There was one tactical flaw with this strategy: too many buffalo. But while it wasn’t feasible for the U.S. Army to kill tens of millions of bison, it was feasible for the Army to let hunters use their forts as bases of operation and stand by as they slaughtered the animals in staggering numbers. Another key strategy here was that the Army made no effort to enforce all those treaty obligations forbidding whites to hunt on Indian lands. Whites could needlessly kill a bison for “sport” but when an Indian killed cattle for food for his family because of the growing scarcity of bison, he was severely reprimanded.
Comment:  Starving people into submission--letting them die of hunger and its associated illnesses--is an example of genocidal behavior. The US was trying to wipe out the Indians and their way of life. If any survived to be herded into concentration camps, that was acceptable. But it was acceptable for them to disappear and die too.

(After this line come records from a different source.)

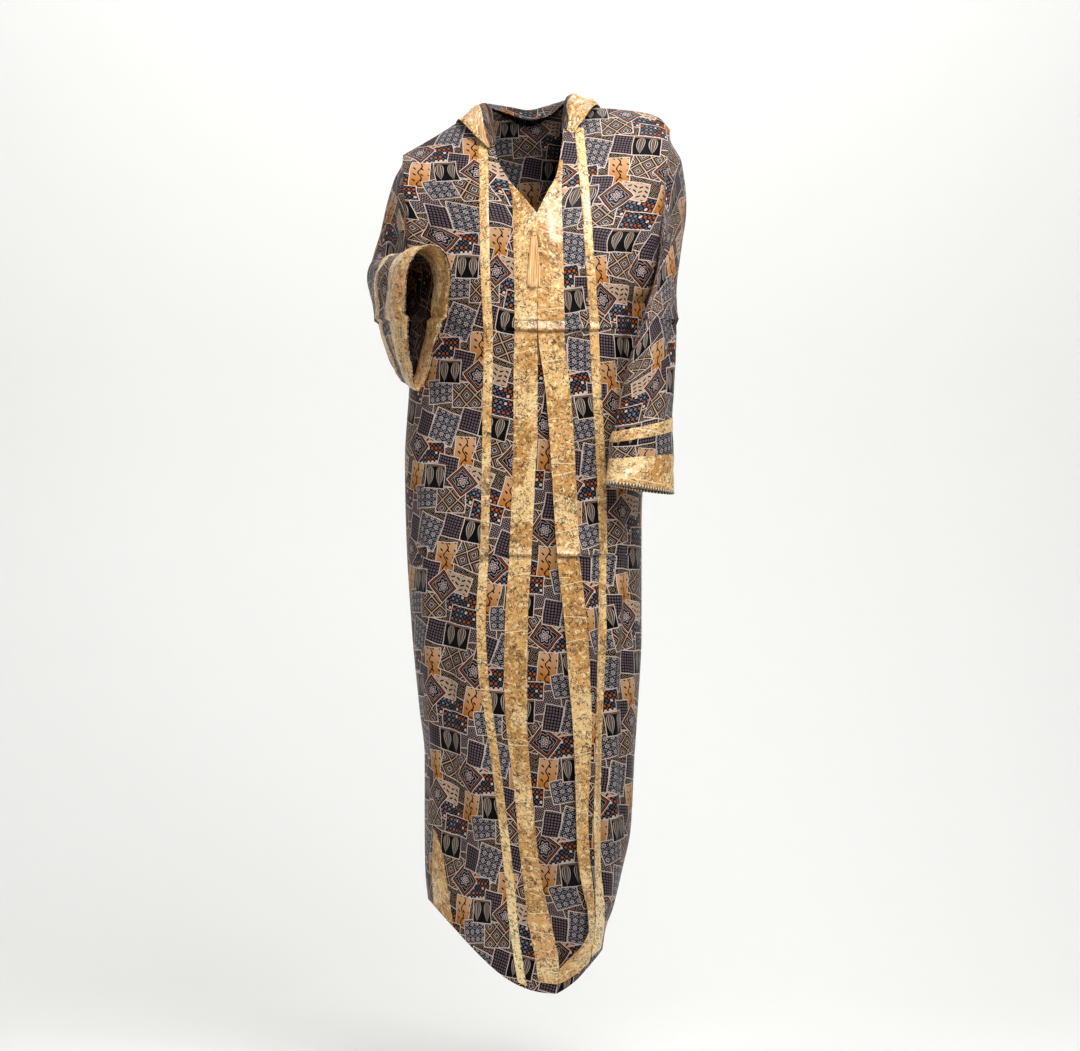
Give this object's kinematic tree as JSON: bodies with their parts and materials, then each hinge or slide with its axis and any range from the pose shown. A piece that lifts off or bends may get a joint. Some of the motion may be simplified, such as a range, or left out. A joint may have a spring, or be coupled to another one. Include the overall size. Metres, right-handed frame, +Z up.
{
  "type": "hooded kaftan dress",
  "caption": "Long hooded kaftan dress with a V neck, a tassel, wide sleeves with banded cuffs, two front bands beside an inverted pleat and a narrow tape on each side of the front.",
  "frame": {"origin": "between the shoulders, on the line of the shoulder seams, where the wearer carries the dress", "axes": "+Z up along the dress, -Y to its front, +X to the wearer's left"},
  "size_m": [0.4986, 0.3979, 1.405],
  "materials": {
    "printed_satin": "satin with a printed patchwork of grey, navy, maroon and tan",
    "gold_satin": "gold satin with a small dark vine print",
    "tassel_silk": "gold viscose strands"
  },
  "bodies": {
    "root": {"front_right": "printed_satin", "front_left": "printed_satin", "back": "printed_satin", "pleat_underlay": "printed_satin", "sleeve_right": "printed_satin", "sleeve_left": "printed_satin", "hood": "printed_satin", "wide_band_right": "gold_satin", "wide_band_left": "gold_satin", "narrow_tape_right": "gold_satin", "narrow_tape_left": "gold_satin", "slit_facing_right": "gold_satin", "sleeve_tape_right": "gold_satin", "sleeve_tape_left": "gold_satin", "cuff_band_right": "gold_satin", "cuff_band_left": "gold_satin", "cuff_facing_right": "gold_satin", "cuff_facing_left": "gold_satin", "hood_facing": "gold_satin", "hood_band": "gold_satin", "tassel": "tassel_silk"}
  },
  "joints": []
}
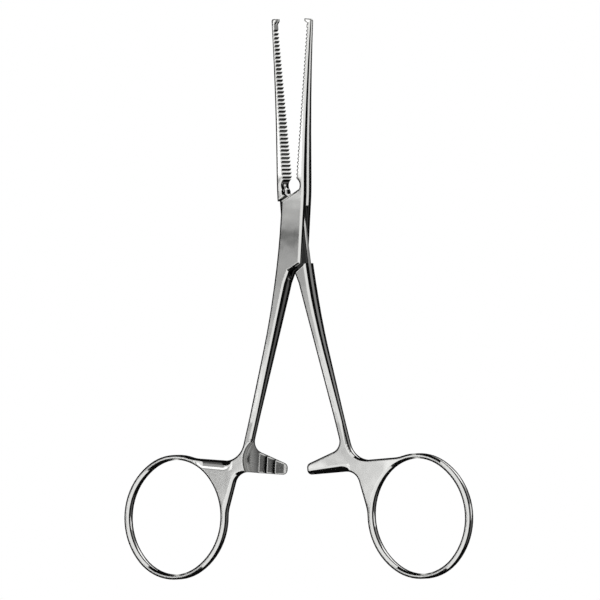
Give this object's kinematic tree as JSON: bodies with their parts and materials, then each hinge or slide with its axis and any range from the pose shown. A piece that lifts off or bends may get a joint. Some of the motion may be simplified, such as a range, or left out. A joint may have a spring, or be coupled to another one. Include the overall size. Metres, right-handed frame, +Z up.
{
  "type": "hemostat forceps",
  "caption": "Straight artery forceps with a box lock, cross-serrated toothed jaws, a ratchet between the arms and oval finger rings.",
  "frame": {"origin": "on the pivot axis of the box lock, at the underside of the box that the part rests on", "axes": "+Y towards the jaw tips, +X to the right seen from the toothed ratchet side, +Z up along the pivot"},
  "size_m": [0.094, 0.1374, 0.0051],
  "materials": {
    "box_half": "polished stainless steel",
    "tenon_half": "polished stainless steel",
    "hinge_pin": "stainless steel rivet ground flush and polished"
  },
  "bodies": {
    "box_side": {"box_half": "box_half", "hinge_pin": "hinge_pin"},
    "tenon_side": {"tenon_half": "tenon_half"}
  },
  "joints": [
    {"name": "box_lock_pivot", "type": "hinge", "parent": "box_side", "child": "tenon_side", "pos_m": [0, 0, 0.00255], "axis": [0, 0, 1], "range_deg": [-9.94, 50]}
  ]
}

Hence we say that America's policies were genocidal even if no document stated a goal of eliminating the Indians. This goal was implicit, not explicit.

For more on the genocide against Indians, see The South American Genocide and Reagan Aided Atrocities Against Indians.

Below:  "A pile of hides in Dodge City, Kansas, ready to be shipped back to the East Coast."

1 comment:

Anonymous said...

Yeah, in Texas, they still say the Indians killed all the buffalo. And Texas buys most of the textbooks, so Texas gets to decide what goes in them.